(DATA SECTION)
____________________
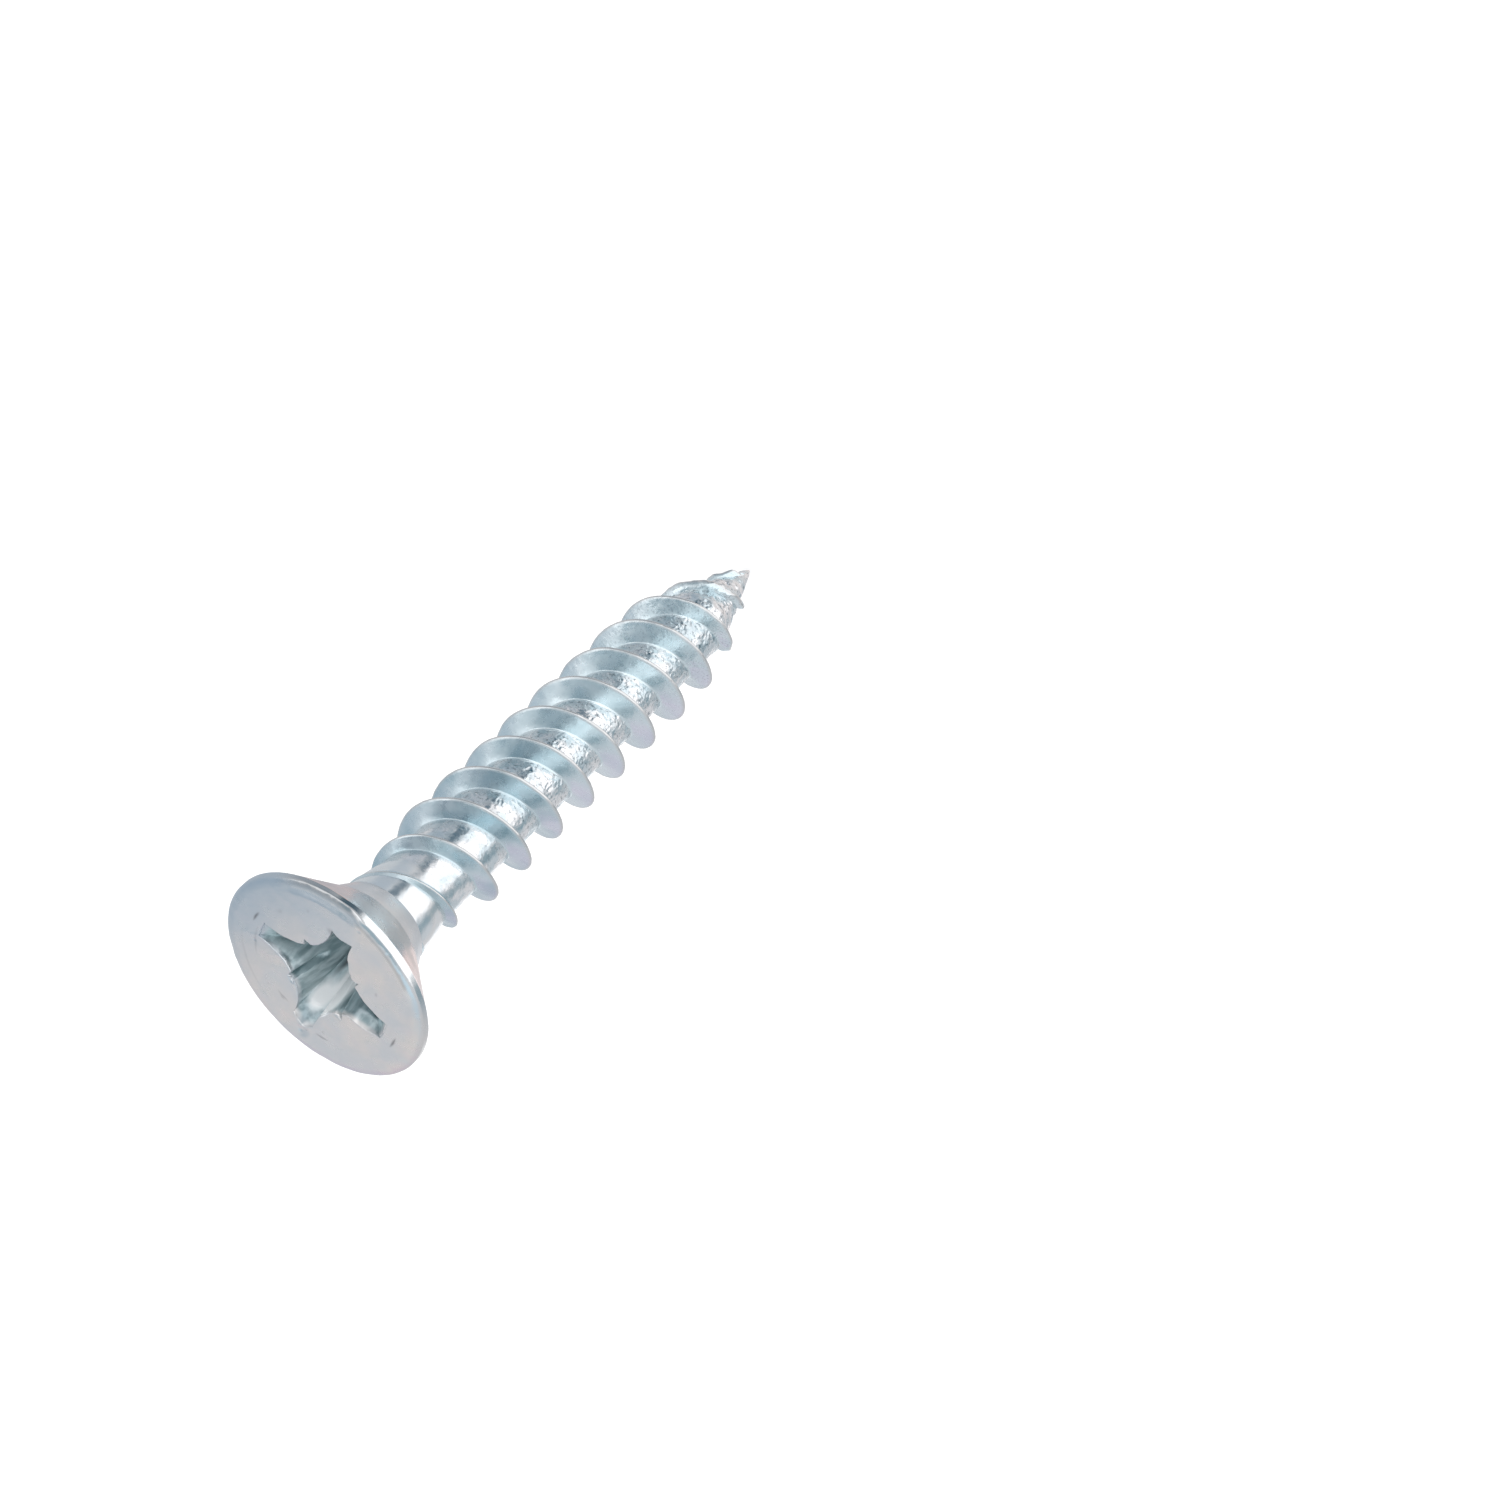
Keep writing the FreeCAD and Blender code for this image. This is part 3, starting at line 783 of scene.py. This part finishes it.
class Sky:
    """Node helpers for the world, whose background is worked out from the ray's direction."""

    def __init__(self, world):
        self.nodes = world.node_tree.nodes
        self.links = world.node_tree.links

    def math(self, kind, operation, first, second=None):
        """The output of a math or vector math node on linked or fixed inputs."""
        node = self.nodes.new(kind)
        node.operation = operation
        for socket, value in zip(node.inputs, (first, second)):
            if isinstance(value, bpy.types.NodeSocket):
                self.links.new(value, socket)
            elif value is not None:
                socket.default_value = value
        scalar = kind == "ShaderNodeMath" or operation == "DOT_PRODUCT"
        return node.outputs["Value" if scalar else "Vector"]

    def window(self, value, outside, inside):
        """0 at the outside value and 1 at the inside value, eased between."""
        soft = self.nodes.new("ShaderNodeMapRange")
        soft.interpolation_type = "SMOOTHSTEP"
        soft.inputs["From Min"].default_value = outside
        soft.inputs["From Max"].default_value = inside
        self.links.new(value, soft.inputs["Value"])
        return soft.outputs["Result"]

    def tint(self, share, change, colour):
        """The colour changed by a share of an RGB change."""
        patch = self.nodes.new("ShaderNodeVectorMath")
        patch.operation = "MULTIPLY_ADD"
        patch.inputs[0].default_value = change
        self.links.new(share, patch.inputs[1])
        if isinstance(colour, bpy.types.NodeSocket):
            self.links.new(colour, patch.inputs[2])
        else:
            patch.inputs[2].default_value = colour
        return patch.outputs["Vector"]

    def tent(self):
        """The colour of the tent in the ray's direction, panel by panel."""
        direction = self.nodes.new("ShaderNodeTexCoord").outputs["Generated"]
        split = self.nodes.new("ShaderNodeSeparateXYZ")
        self.links.new(direction, split.inputs["Vector"])
        height = self.math("ShaderNodeMath", "ARCSINE", split.outputs["Z"])
        level = self.math("ShaderNodeVectorMath", "MULTIPLY", direction, (1, 1, 0))
        heading = self.math("ShaderNodeVectorMath", "NORMALIZE", level)
        colour = TENT_COLOUR
        for azimuth, elevation, half_width, half_height, edge, change in TENT_PANELS:
            towards = (math.cos(math.radians(azimuth)), math.sin(math.radians(azimuth)), 0)
            facing = self.math("ShaderNodeVectorMath", "DOT_PRODUCT", heading, towards)
            limits = [math.cos(math.radians(half_width + side)) for side in (edge, -edge)]
            sideways = self.window(facing, *limits) if half_width < 180 else 1.0
            offset = self.math("ShaderNodeMath", "SUBTRACT", height, math.radians(elevation))
            away = self.math("ShaderNodeMath", "ABSOLUTE", offset)
            limits = [math.radians(half_height + side) for side in (edge, -edge)]
            upright = self.window(away, *limits)
            soft = self.math("ShaderNodeMath", "MULTIPLY", sideways, upright)
            colour = self.tint(soft, change, colour)
        return colour


def build_light():
    """A white dome that lights everything, and the patterned tent that glossy metal reflects."""
    world = bpy.data.worlds.new("studio")
    world.use_nodes = True
    bpy.context.scene.world = world
    sky = Sky(world)
    dome = sky.nodes["Background"]
    dome.inputs["Color"].default_value = (1.0, 1.0, 1.0, 1.0)
    dome.inputs["Strength"].default_value = DOME_STRENGTH
    tent = sky.nodes.new("ShaderNodeBackground")
    sky.links.new(sky.tent(), tent.inputs["Color"])
    ray = sky.nodes.new("ShaderNodeLightPath")
    choice = sky.nodes.new("ShaderNodeMixShader")
    sky.links.new(ray.outputs["Is Glossy Ray"], choice.inputs["Fac"])
    sky.links.new(dome.outputs["Background"], choice.inputs[1])
    sky.links.new(tent.outputs["Background"], choice.inputs[2])
    sky.links.new(choice.outputs["Shader"], sky.nodes["World Output"].inputs["Surface"])
    bpy.context.scene.view_settings.view_transform = "Standard"


# ---------------------------------------------------------------- assembly
def main():
    """Build every piece, ride it on the screw's one body and set up the studio."""
    build_camera()
    build_floor()
    build_light()
    head_zinc = head_plating()
    neck_zinc = neck_plating()
    core_zinc = core_plating()
    rib_zinc = rib_plating()
    neck = build_body("neck_shell", HEAD_DEPTH - 0.04, NECK_END + 0.03, 256)
    core = build_body("core_shell", NECK_END - 0.03, CORE_DEPTH + 0.03, 256)
    point = build_body("point_shell", CORE_DEPTH - 0.03, OVERALL, 160)
    pieces = [
        (build_head(), "head", "head_zinc", head_zinc),
        (neck, "neck", "shank_zinc", neck_zinc),
        (core, "shank_core", "shank_zinc", core_zinc),
        (point, "point", "shank_zinc", core_zinc),
        (build_rib("thread_rib_a_shell", 0.0), "thread_rib_a", "thread_zinc", rib_zinc),
        (build_rib("thread_rib_b_shell", math.pi), "thread_rib_b", "thread_zinc", rib_zinc),
    ]
    for piece, node, slot, plating in pieces:
        piece.data.materials.append(plating)
        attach(piece, "root")
        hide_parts(node)


main()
____________________
(INSTRUCTIONS FOR THE TASK) Copy out all lines from the material above that contain the string "scene".

(FINISHED TASK)
Keep writing the FreeCAD and Blender code for this image. This is part 3, starting at line 783 of scene.py. This part finishes it.
    bpy.context.scene.world = world
    bpy.context.scene.view_settings.view_transform = "Standard"